As an aside, I was often surprised that wider government did not always recognise that the most important capability that the Armed Forces contributed to any crisis resolution was an ordered system of command and control, and I firmly believe that any integrated review of defence and security would do well to recognise our national deficit in the standing architecture of command and control for domestic crisis.
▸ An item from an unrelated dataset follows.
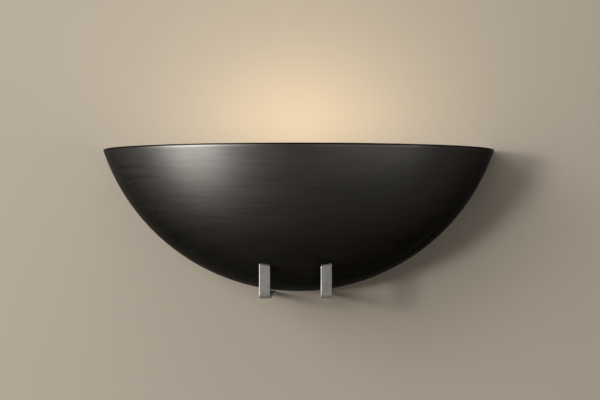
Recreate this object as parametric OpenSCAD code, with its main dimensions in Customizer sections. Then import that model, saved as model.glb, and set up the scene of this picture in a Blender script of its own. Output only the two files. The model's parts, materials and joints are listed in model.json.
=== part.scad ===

However, I go back to my main point. The beneficial involvement of defence capability with the softer skills of diplomacy and development should not detract from the primary function of the Armed Forces. Our primary purpose is complementary to, not permanently integrated with, soft power. This is a subtle but important difference. Increasingly, defence capability has a significant role to play in ameliorating some of the security risks that emanate from what are termed the new vectors of threat, particularly in the new domains of space, cyber and so on. However, the major contribution of defence, in the current and foreseeable global context, is to provide the effective deterrence that buys time for diplomacy and development to do their job in helping to remove the potential causes of conflict.
I stress again that, at the tactical level of integration, defence can and should support diplomatic and development goals, but we must not slip into the somewhat deluded mindset that starts to make such activity the raison d’être for armed forces. We should constantly be mindful that defence is built on a subtle paradox: the more capable it is, the less likely it will be called upon to be used. That is especially so when, given that we currently live in relatively peaceful times, we might slip into the belief that, in some remarkable way, peace has somehow become naturally occurring. That is not something that I recognise.
The only other marker that I would lay down at this point is: whatever the outcome of the forthcoming review, defence should not be left in the difficult situation where the capability it purports to have bears little relationship to the available funding. There is nothing more frustrating or demoralising than to be institutionally underfunded and yet not be allowed to admit it.